# Objective
The entries below are to be repeated exactly as they stand.

Entries with model source code
○ ○ ○

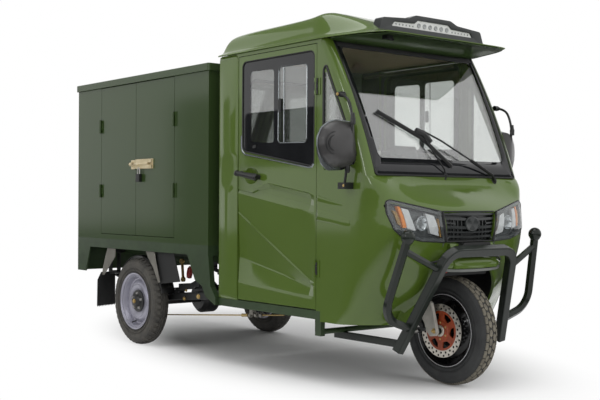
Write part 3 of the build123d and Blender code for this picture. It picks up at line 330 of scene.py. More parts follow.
def add_floor():
    """Pale floor with the shadow, plain white further out, and a dim room past the sweep."""
    material = bpy.data.materials.new("studio_sweep")
    tree = empty_tree(material)
    coords = add_node(tree, "TexCoord").outputs["Object"]
    oval = add_node(tree, "VectorMath", {1: (1 / SWEEP_HALF[0], 1 / SWEEP_HALF[1], 0)}, {0: coords},
        operation="MULTIPLY")
    reach = add_node(tree, "VectorMath", {}, {0: oval}, operation="LENGTH").outputs["Value"]
    fade = add_node(tree, "MapRange", {"From Min": FADE[0], "From Max": FADE[1]}, {"Value": reach},
        interpolation_type="SMOOTHSTEP")
    path = add_node(tree, "LightPath").outputs
    seen = any_of(tree, path["Is Camera Ray"], path["Is Transmission Ray"])
    amount = add_node(tree, "Math", {}, {0: fade, 1: white_rays(tree)}, operation="MULTIPLY")
    matt = add_node(tree, "BsdfDiffuse", {"Color": hex_colour("#f8f8f8")})
    far = add_node(tree, "MapRange", {"From Min": ROOM[0], "From Max": ROOM[1], "To Min": 1.0,
        "To Max": ROOM_FLOOR}, {"Value": reach})
    glow = add_node(tree, "Emission", {}, {"Strength": any_of(tree, far, seen)})
    mix = add_node(tree, "MixShader", {}, {0: amount, 1: matt, 2: glow})
    add_node(tree, "OutputMaterial", links={"Surface": mix})
    bm = bmesh.new()
    bmesh.ops.create_grid(bm, x_segments=1, y_segments=1, size=FLOOR_SIZE / 2)
    floor = new_object("studio_floor", bm, material)
    floor.location = (-0.3, 0.35, 0)
    floor.rotation_euler.z = -0.24


def aimed(place, target):
    """Matrix at a place whose -Z axis looks at a target."""
    aim = Vector(target) - Vector(place)
    return Matrix.Translation(place) @ aim.to_track_quat("-Z", "Y").to_matrix().to_4x4()


def add_softbox(name, place, target, size, watts):
    """Square soft lamp at place that faces target."""
    data = bpy.data.lights.new(name, "AREA")
    data.shape = "SQUARE"
    data.size = size
    data.energy = watts
    lamp = bpy.data.objects.new(name, data)
    lamp.visible_glossy = False
    lamp.matrix_world = aimed(place, target)
    scene.collection.objects.link(lamp)
    return lamp


def add_card(name, place, target, size, level):
    """Flat card, rounded at its corners, that only reflections see."""
    bm = bmesh.new()
    bmesh.ops.create_grid(bm, x_segments=1, y_segments=1, size=0.5)
    bmesh.ops.scale(bm, verts=bm.verts, vec=(size[0], size[1], 1))
    bmesh.ops.bevel(bm, geom=bm.verts[:], offset=0.1 * min(size), segments=6, affect="VERTICES",
        profile=0.5, material=-1)
    material = bpy.data.materials.new(name + "_cloth")
    tree = empty_tree(material)
    glow = add_node(tree, "Emission", {"Strength": level})
    add_node(tree, "OutputMaterial", links={"Surface": glow})
    card = new_object(name, bm, material)
    card.matrix_world = aimed(place, target)
    for ray in ("camera", "diffuse", "transmission", "volume_scatter", "shadow"):
        setattr(card, f"visible_{ray}", False)


add_world()
add_floor()
add_card("studio_ceiling", (-0.6, 0.0, 5.0), (-0.6, 0.0, 0.0), (7.3, 9.2), CEILING_LIGHT)
add_card("studio_flag", (-3.75, -3.0, 0.9), (-3.75, 0, 0.9), (1.1, 1.9), 0.12)
add_card("studio_bench", (-2.6, -3.0, 1.4), (-2.6, 0, 1.4), (1.1, 0.5), 0.05)
add_card("studio_strip", (1.6, -4.6, 2.6), (1.0, -0.4, 1.2), (0.5, 2.6), 7.0)
add_softbox("top_softbox", (0.6, -0.6, 4.2), (0, 0, 0.6), 3.4, 70).visible_glossy = True
add_softbox("front_softbox", (4.6, 0.6, 2.6), (0.6, 0, 0.7), 2.5, 45)
add_softbox("side_softbox", (-0.8, -5.2, 2.4), (0, 0, 0.7), 2.5, 30)
scene.view_settings.view_transform = "Standard"
print("studio ready")

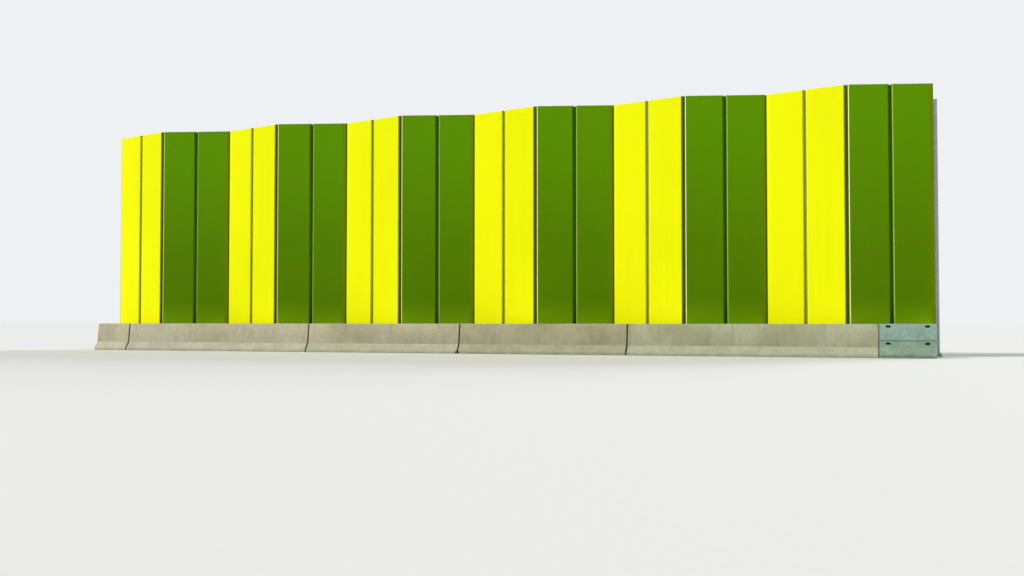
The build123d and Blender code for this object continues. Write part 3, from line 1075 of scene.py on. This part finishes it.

○ ○ ○

# Task response
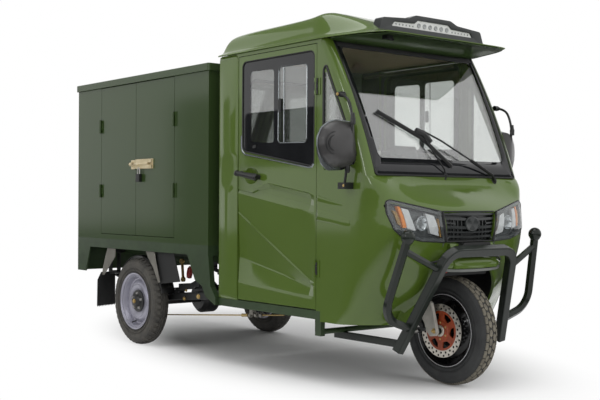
Write part 3 of the build123d and Blender code for this picture. It picks up at line 330 of scene.py. More parts follow.
def add_floor():
    """Pale floor with the shadow, plain white further out, and a dim room past the sweep."""
    material = bpy.data.materials.new("studio_sweep")
    tree = empty_tree(material)
    coords = add_node(tree, "TexCoord").outputs["Object"]
    oval = add_node(tree, "VectorMath", {1: (1 / SWEEP_HALF[0], 1 / SWEEP_HALF[1], 0)}, {0: coords},
        operation="MULTIPLY")
    reach = add_node(tree, "VectorMath", {}, {0: oval}, operation="LENGTH").outputs["Value"]
    fade = add_node(tree, "MapRange", {"From Min": FADE[0], "From Max": FADE[1]}, {"Value": reach},
        interpolation_type="SMOOTHSTEP")
    path = add_node(tree, "LightPath").outputs
    seen = any_of(tree, path["Is Camera Ray"], path["Is Transmission Ray"])
    amount = add_node(tree, "Math", {}, {0: fade, 1: white_rays(tree)}, operation="MULTIPLY")
    matt = add_node(tree, "BsdfDiffuse", {"Color": hex_colour("#f8f8f8")})
    far = add_node(tree, "MapRange", {"From Min": ROOM[0], "From Max": ROOM[1], "To Min": 1.0,
        "To Max": ROOM_FLOOR}, {"Value": reach})
    glow = add_node(tree, "Emission", {}, {"Strength": any_of(tree, far, seen)})
    mix = add_node(tree, "MixShader", {}, {0: amount, 1: matt, 2: glow})
    add_node(tree, "OutputMaterial", links={"Surface": mix})
    bm = bmesh.new()
    bmesh.ops.create_grid(bm, x_segments=1, y_segments=1, size=FLOOR_SIZE / 2)
    floor = new_object("studio_floor", bm, material)
    floor.location = (-0.3, 0.35, 0)
    floor.rotation_euler.z = -0.24


def aimed(place, target):
    """Matrix at a place whose -Z axis looks at a target."""
    aim = Vector(target) - Vector(place)
    return Matrix.Translation(place) @ aim.to_track_quat("-Z", "Y").to_matrix().to_4x4()


def add_softbox(name, place, target, size, watts):
    """Square soft lamp at place that faces target."""
    data = bpy.data.lights.new(name, "AREA")
    data.shape = "SQUARE"
    data.size = size
    data.energy = watts
    lamp = bpy.data.objects.new(name, data)
    lamp.visible_glossy = False
    lamp.matrix_world = aimed(place, target)
    scene.collection.objects.link(lamp)
    return lamp


def add_card(name, place, target, size, level):
    """Flat card, rounded at its corners, that only reflections see."""
    bm = bmesh.new()
    bmesh.ops.create_grid(bm, x_segments=1, y_segments=1, size=0.5)
    bmesh.ops.scale(bm, verts=bm.verts, vec=(size[0], size[1], 1))
    bmesh.ops.bevel(bm, geom=bm.verts[:], offset=0.1 * min(size), segments=6, affect="VERTICES",
        profile=0.5, material=-1)
    material = bpy.data.materials.new(name + "_cloth")
    tree = empty_tree(material)
    glow = add_node(tree, "Emission", {"Strength": level})
    add_node(tree, "OutputMaterial", links={"Surface": glow})
    card = new_object(name, bm, material)
    card.matrix_world = aimed(place, target)
    for ray in ("camera", "diffuse", "transmission", "volume_scatter", "shadow"):
        setattr(card, f"visible_{ray}", False)


add_world()
add_floor()
add_card("studio_ceiling", (-0.6, 0.0, 5.0), (-0.6, 0.0, 0.0), (7.3, 9.2), CEILING_LIGHT)
add_card("studio_flag", (-3.75, -3.0, 0.9), (-3.75, 0, 0.9), (1.1, 1.9), 0.12)
add_card("studio_bench", (-2.6, -3.0, 1.4), (-2.6, 0, 1.4), (1.1, 0.5), 0.05)
add_card("studio_strip", (1.6, -4.6, 2.6), (1.0, -0.4, 1.2), (0.5, 2.6), 7.0)
add_softbox("top_softbox", (0.6, -0.6, 4.2), (0, 0, 0.6), 3.4, 70).visible_glossy = True
add_softbox("front_softbox", (4.6, 0.6, 2.6), (0.6, 0, 0.7), 2.5, 45)
add_softbox("side_softbox", (-0.8, -5.2, 2.4), (0, 0, 0.7), 2.5, 30)
scene.view_settings.view_transform = "Standard"
print("studio ready")

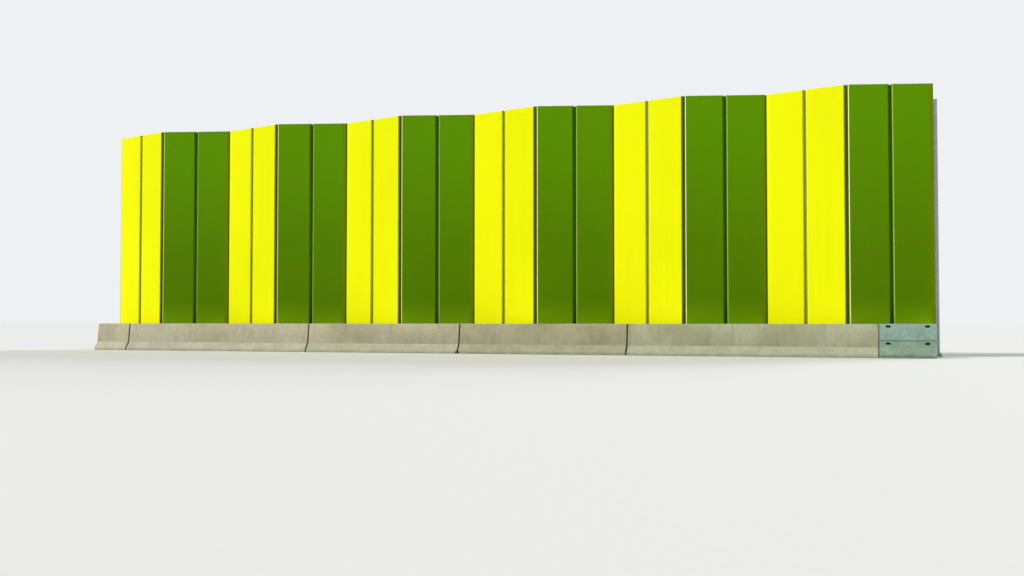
The build123d and Blender code for this object continues. Write part 3, from line 1075 of scene.py on. This part finishes it.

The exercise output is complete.